Transcribe word for word only the span whose first line is the one with "The build123d and" and whose last line is the one with "obj.parent = None"; both of those lines belong to it.

□ □ □ □ □ □ □

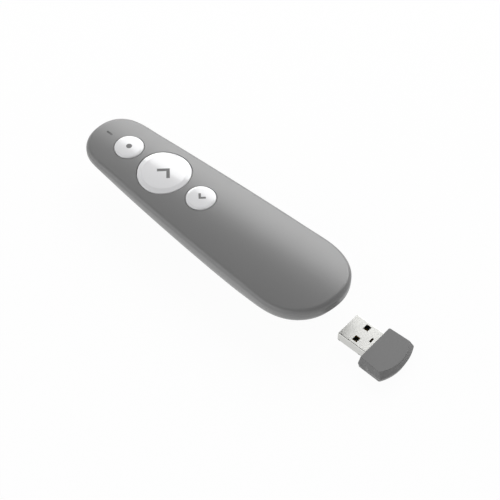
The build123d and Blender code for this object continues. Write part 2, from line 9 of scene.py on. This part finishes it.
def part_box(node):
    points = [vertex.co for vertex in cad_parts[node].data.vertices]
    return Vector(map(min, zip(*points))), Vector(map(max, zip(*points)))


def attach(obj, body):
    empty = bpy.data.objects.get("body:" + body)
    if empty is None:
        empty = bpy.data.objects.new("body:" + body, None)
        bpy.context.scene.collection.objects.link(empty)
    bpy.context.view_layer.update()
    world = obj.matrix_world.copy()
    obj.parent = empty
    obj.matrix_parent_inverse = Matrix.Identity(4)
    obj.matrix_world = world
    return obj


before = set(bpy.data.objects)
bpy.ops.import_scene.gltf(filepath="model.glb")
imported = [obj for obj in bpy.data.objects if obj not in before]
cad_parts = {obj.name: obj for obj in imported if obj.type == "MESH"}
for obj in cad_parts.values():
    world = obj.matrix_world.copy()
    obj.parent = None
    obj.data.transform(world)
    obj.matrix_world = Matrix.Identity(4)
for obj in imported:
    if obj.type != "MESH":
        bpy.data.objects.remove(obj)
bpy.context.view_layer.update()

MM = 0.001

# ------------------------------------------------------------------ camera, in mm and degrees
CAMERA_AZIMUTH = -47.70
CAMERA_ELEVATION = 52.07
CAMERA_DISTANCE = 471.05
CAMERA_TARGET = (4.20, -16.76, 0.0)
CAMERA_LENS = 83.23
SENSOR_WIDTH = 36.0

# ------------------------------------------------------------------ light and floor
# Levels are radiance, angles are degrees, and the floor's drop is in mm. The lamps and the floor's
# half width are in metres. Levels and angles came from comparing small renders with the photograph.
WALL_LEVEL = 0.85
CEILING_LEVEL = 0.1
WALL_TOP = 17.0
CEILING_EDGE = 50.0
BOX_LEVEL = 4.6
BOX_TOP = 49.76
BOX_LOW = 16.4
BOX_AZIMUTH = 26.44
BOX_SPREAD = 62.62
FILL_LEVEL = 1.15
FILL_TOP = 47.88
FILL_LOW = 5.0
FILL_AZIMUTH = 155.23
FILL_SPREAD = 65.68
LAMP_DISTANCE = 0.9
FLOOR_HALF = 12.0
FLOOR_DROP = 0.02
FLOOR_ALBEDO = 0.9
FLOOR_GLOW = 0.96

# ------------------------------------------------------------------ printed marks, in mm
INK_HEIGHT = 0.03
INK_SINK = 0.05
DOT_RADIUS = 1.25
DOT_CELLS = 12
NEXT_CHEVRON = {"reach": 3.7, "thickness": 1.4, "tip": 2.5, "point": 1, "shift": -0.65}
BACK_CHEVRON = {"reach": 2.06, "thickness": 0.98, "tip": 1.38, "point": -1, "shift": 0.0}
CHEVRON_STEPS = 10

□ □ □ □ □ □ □

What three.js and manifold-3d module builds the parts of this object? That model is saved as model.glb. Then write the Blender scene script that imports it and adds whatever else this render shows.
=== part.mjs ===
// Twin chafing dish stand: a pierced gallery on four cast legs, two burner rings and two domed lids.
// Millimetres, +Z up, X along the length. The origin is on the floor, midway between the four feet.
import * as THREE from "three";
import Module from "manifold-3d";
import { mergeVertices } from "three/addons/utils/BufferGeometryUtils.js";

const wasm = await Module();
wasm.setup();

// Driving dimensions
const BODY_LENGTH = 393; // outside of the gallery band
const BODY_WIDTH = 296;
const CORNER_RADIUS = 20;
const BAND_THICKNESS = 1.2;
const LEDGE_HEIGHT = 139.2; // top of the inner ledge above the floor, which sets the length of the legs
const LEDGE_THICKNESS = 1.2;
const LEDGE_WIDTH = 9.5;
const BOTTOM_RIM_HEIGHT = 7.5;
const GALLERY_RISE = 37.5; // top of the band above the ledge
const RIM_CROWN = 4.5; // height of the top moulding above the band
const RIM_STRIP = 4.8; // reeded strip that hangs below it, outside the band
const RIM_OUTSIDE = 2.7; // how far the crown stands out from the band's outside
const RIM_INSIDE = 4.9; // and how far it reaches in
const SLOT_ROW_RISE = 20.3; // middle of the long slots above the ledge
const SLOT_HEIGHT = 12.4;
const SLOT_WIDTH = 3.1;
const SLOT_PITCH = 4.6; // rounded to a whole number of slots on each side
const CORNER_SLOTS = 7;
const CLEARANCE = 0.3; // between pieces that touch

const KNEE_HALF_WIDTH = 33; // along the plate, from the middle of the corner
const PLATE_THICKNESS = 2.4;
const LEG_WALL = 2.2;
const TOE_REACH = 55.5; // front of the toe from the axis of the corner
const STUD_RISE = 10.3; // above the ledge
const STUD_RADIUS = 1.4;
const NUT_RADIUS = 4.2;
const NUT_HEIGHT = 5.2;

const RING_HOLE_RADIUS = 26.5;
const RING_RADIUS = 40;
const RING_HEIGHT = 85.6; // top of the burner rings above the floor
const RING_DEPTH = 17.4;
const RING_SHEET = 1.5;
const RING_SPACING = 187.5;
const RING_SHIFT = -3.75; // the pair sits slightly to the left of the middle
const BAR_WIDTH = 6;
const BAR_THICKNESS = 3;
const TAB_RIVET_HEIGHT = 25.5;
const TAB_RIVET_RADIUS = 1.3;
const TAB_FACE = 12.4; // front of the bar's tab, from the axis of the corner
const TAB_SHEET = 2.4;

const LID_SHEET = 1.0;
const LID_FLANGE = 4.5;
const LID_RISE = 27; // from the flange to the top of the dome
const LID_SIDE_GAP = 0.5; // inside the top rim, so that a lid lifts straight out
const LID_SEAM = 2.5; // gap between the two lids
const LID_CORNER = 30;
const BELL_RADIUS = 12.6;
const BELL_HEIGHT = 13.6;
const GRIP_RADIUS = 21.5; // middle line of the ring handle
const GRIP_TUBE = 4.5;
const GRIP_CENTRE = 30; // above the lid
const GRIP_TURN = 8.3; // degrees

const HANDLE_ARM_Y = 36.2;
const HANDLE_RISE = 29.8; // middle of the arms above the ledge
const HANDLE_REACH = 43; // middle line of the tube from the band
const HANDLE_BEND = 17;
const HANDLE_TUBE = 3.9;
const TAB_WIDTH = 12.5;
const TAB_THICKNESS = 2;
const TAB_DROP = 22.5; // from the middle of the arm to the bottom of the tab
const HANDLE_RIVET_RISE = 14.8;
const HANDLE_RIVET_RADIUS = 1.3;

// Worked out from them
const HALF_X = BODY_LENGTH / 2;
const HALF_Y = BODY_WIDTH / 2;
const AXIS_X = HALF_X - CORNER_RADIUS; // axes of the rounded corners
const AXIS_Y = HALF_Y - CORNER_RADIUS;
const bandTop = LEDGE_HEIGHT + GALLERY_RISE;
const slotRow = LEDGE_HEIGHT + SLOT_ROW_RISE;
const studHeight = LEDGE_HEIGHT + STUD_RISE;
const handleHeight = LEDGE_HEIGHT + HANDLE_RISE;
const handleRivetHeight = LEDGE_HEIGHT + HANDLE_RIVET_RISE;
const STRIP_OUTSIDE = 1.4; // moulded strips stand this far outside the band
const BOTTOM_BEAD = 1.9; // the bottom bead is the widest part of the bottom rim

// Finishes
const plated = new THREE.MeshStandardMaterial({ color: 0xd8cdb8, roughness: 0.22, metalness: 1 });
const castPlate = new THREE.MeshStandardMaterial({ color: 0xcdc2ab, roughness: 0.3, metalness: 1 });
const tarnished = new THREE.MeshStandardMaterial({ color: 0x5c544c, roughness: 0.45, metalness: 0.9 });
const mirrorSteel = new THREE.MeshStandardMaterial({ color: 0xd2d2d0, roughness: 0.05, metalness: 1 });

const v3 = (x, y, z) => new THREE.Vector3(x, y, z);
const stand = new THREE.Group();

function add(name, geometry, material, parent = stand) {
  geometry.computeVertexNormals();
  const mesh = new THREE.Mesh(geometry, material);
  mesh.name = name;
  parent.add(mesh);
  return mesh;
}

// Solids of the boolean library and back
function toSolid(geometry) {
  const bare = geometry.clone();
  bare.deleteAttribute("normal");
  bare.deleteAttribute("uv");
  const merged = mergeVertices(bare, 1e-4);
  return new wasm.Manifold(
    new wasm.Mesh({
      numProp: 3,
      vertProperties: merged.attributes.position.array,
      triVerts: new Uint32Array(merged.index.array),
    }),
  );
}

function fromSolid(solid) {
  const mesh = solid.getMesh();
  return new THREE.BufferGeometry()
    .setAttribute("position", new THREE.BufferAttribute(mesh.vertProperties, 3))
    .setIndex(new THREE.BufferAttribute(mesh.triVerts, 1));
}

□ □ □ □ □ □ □

# [THE ANSWER]
The build123d and Blender code for this object continues. Write part 2, from line 9 of scene.py on. This part finishes it.
def part_box(node):
    points = [vertex.co for vertex in cad_parts[node].data.vertices]
    return Vector(map(min, zip(*points))), Vector(map(max, zip(*points)))


def attach(obj, body):
    empty = bpy.data.objects.get("body:" + body)
    if empty is None:
        empty = bpy.data.objects.new("body:" + body, None)
        bpy.context.scene.collection.objects.link(empty)
    bpy.context.view_layer.update()
    world = obj.matrix_world.copy()
    obj.parent = empty
    obj.matrix_parent_inverse = Matrix.Identity(4)
    obj.matrix_world = world
    return obj


before = set(bpy.data.objects)
bpy.ops.import_scene.gltf(filepath="model.glb")
imported = [obj for obj in bpy.data.objects if obj not in before]
cad_parts = {obj.name: obj for obj in imported if obj.type == "MESH"}
for obj in cad_parts.values():
    world = obj.matrix_world.copy()
    obj.parent = None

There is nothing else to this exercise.